One of the mothers justified shaming her child by saying that this is no different than her own parents, back in the day, telling the neighbors about a dumb thing she’d done. Is it the same? And whether it’s the same or not, is it a good thing to do?
Raising teens is as frustrating today as it ever was and it’s still difficult to get a teen’s attention. One of the mothers the talk show host interviewed said that publicly embarrassing her daughter on Facebook was the only way to get a response from the child. So what do you think: is public embarrassment and shaming a terrible idea or an ideal technique for managing your teen?
Let’s start with the job of a parent of teenagers. It’s our job to help a kid make the transition from being 10 to being 20. The ten-year-old is dependent on his parents, he can’t make many decisions on his own, and he definitely needs someone to keep him on track in a lot of ways. The 20-year-old person is nearly an adult. He’s making most of his own decisions and may even be living on his own. He still needs the guidance of Mom and Dad, of course, but only for major decisions and only along with the guidance of his friends and other adults. A lot happens in the decade between childhood and adulthood. If you want your 10-year-old to grow into a capable and responsible adult, then you have to work on that every day until he turns 20.

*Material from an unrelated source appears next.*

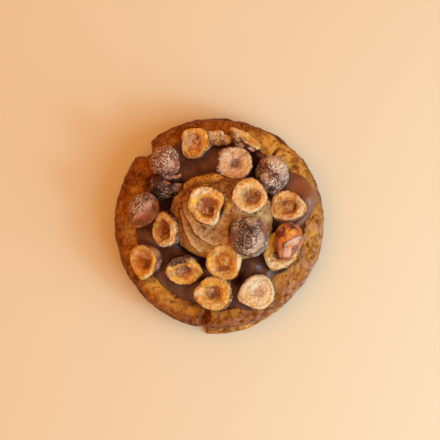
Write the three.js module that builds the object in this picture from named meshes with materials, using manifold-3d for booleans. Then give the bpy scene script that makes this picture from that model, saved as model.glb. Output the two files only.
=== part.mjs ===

So every interaction you have with your teenager is an instructional moment. And in every instructional moment, two things are taught: what to do and how to do it. When your child makes a mistake or disappoints you, you want to teach her a different thing to do. And you also want to teach her how to confront someone who has made a mistake, how to guide someone in choosing a better path, and how to not let her anger and frustration take over.
This is where public embarrassment of your child fails as a technique. It may indeed be effective in stopping whatever it was that you didn’t like. But it does nothing at all in teaching your child how to react to another person’s failings. Adults do not go out of their way to purposely embarrass or shame someone else. A friend who did this to you would quickly become your enemy. Embarrassment and shame may stop a behavior but they also destroy trust and create hard feelings. This is not what you want for your child or for the relationship you have together.
The years between 10 and 20 are important in shaping the sort of adult your child will become. But these years are also important in shaping the bond between you and your child for the future. If it is important to you that your child trust you, that she think kindly of you, that she respect your opinions, and that she come to you for advice, then the teen years are the time to build these feelings. These years are too precious to waste on childish displays for all the world to see of her missteps and of your frustration.
Ultimately, resorting to embarrassment and shame reveal the parent as the one who is immature and petty. Be above that. Show your child and show your friends what real grownups look like.